Analysis: Section 30 requires a licensed dealer to stamp every piece of article or ornament made, manufactured or prepared by him certifying the purity of gold. The uncontroverted position was that the seized ornaments were not manufactured by the appellants but were purchased old and used ornaments. On that factual basis, the statutory obligation to stamp as contemplated by Section 30 did not attach in the same manner. The reasoning also proceeded on the view that exact purity could not practically be certified without melting, while melting would itself raise difficulties under the Act.
Conclusion: The alleged contravention of Section 30 was not proved, and confiscation of the unstamped ornaments was unsustainable.
Issue (ii): whether the alleged stock shortage and consequential penalty under Section 74 of the Gold Control Act, 1968 were proved and sustainable.
Analysis: The record did not disclose proof of illegal disposal or any adequate rebuttal of the explanation offered for the alleged shortage. The burden remained on the Department to establish the contravention with its ingredients. Since the ornaments were not held liable to confiscation on this aspect and the evidentiary basis for the shortage was lacking, the precondition for penalty under Section 74 was not satisfied.
Conclusion: The finding of shortage did not justify penalty, and the penalty order was unsustainable on this count.
Issue (iii): whether penalty could validly be imposed both on the partnership firm and on its partners for the same set of acts.
Analysis: The penalty was imposed cumulatively on the firm and each partner. The reasoning treated the firm as not being a separate legal entity for this purpose and viewed cumulative punishment for the same acts as impermissible in the circumstances of the adjudication.
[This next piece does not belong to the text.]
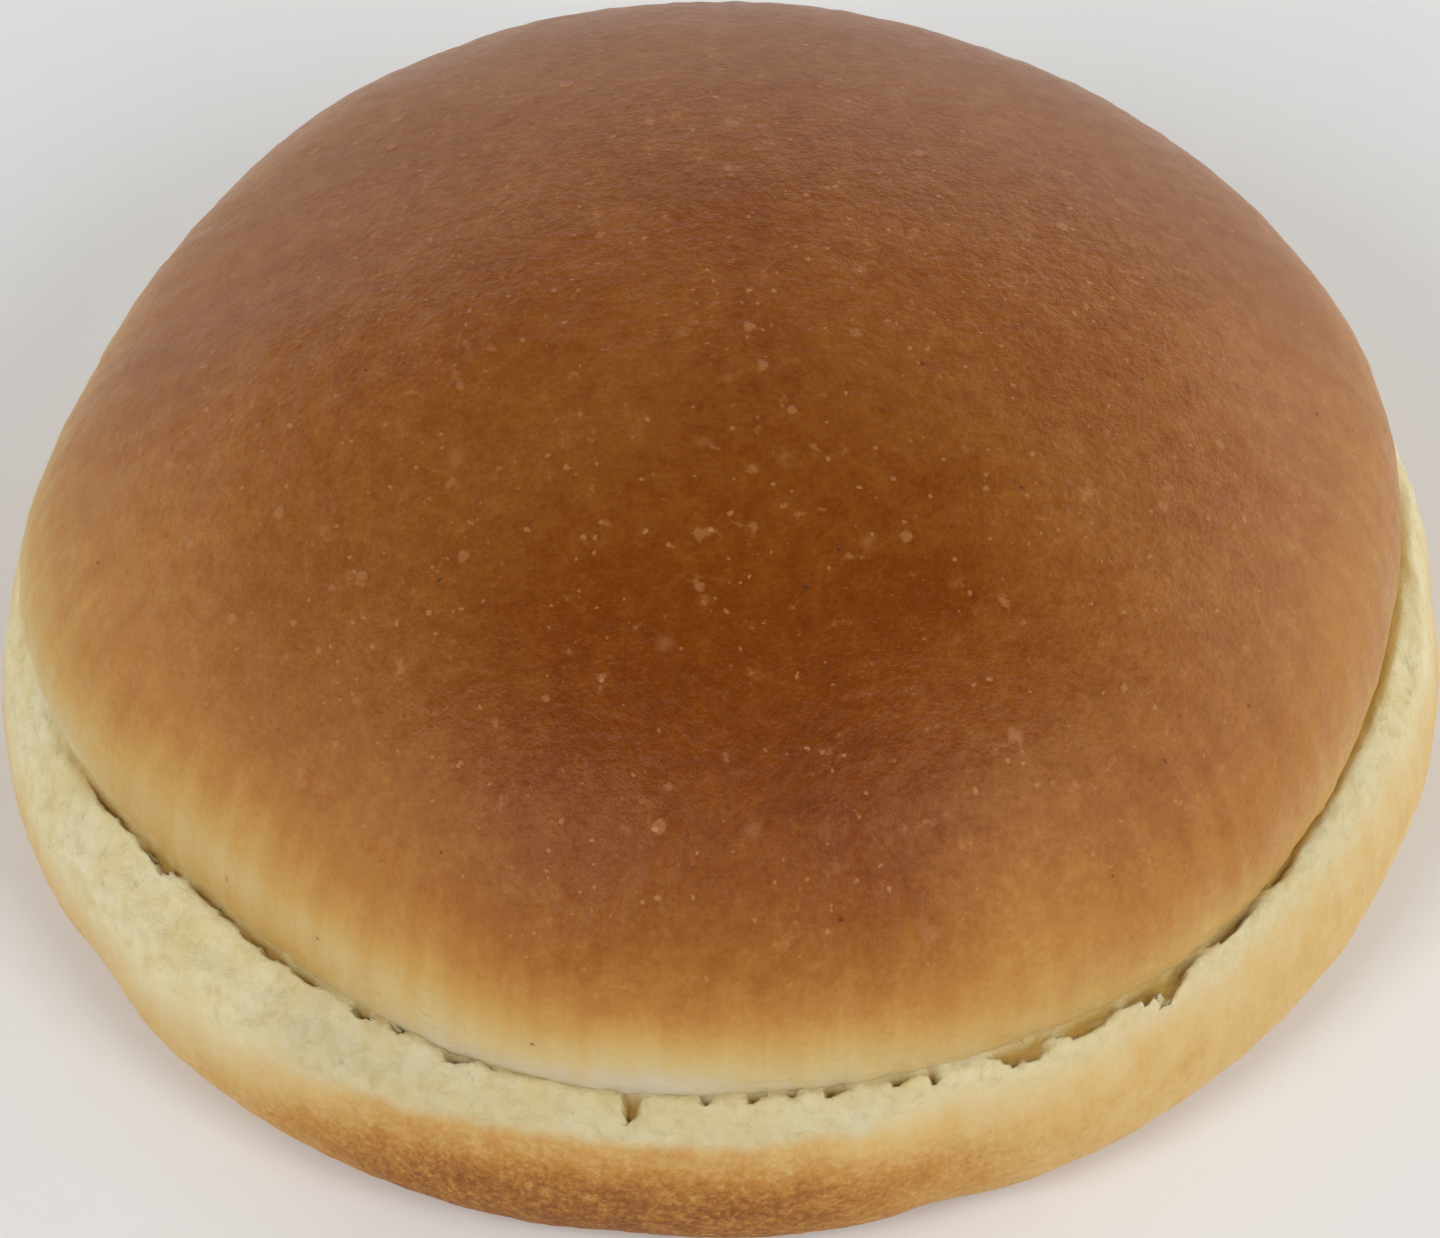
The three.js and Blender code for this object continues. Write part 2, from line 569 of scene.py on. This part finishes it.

On that footing, the composite penalty structure could not stand.
Conclusion: The penalties imposed on the firm and on the partners were not sustainable.
Final Conclusion: The adjudication order failed on the merits of the alleged stamping violation, the alleged shortage, and the penalty structure, so the confiscation and penalties were set aside.
Ratio Decidendi: A confiscation or penalty under the Gold Control Act cannot be sustained unless the statutory contravention is affirmatively proved, and a dealer cannot be penalised for failure to stamp ornaments that were not made, manufactured, or prepared by him within the statutory mandate.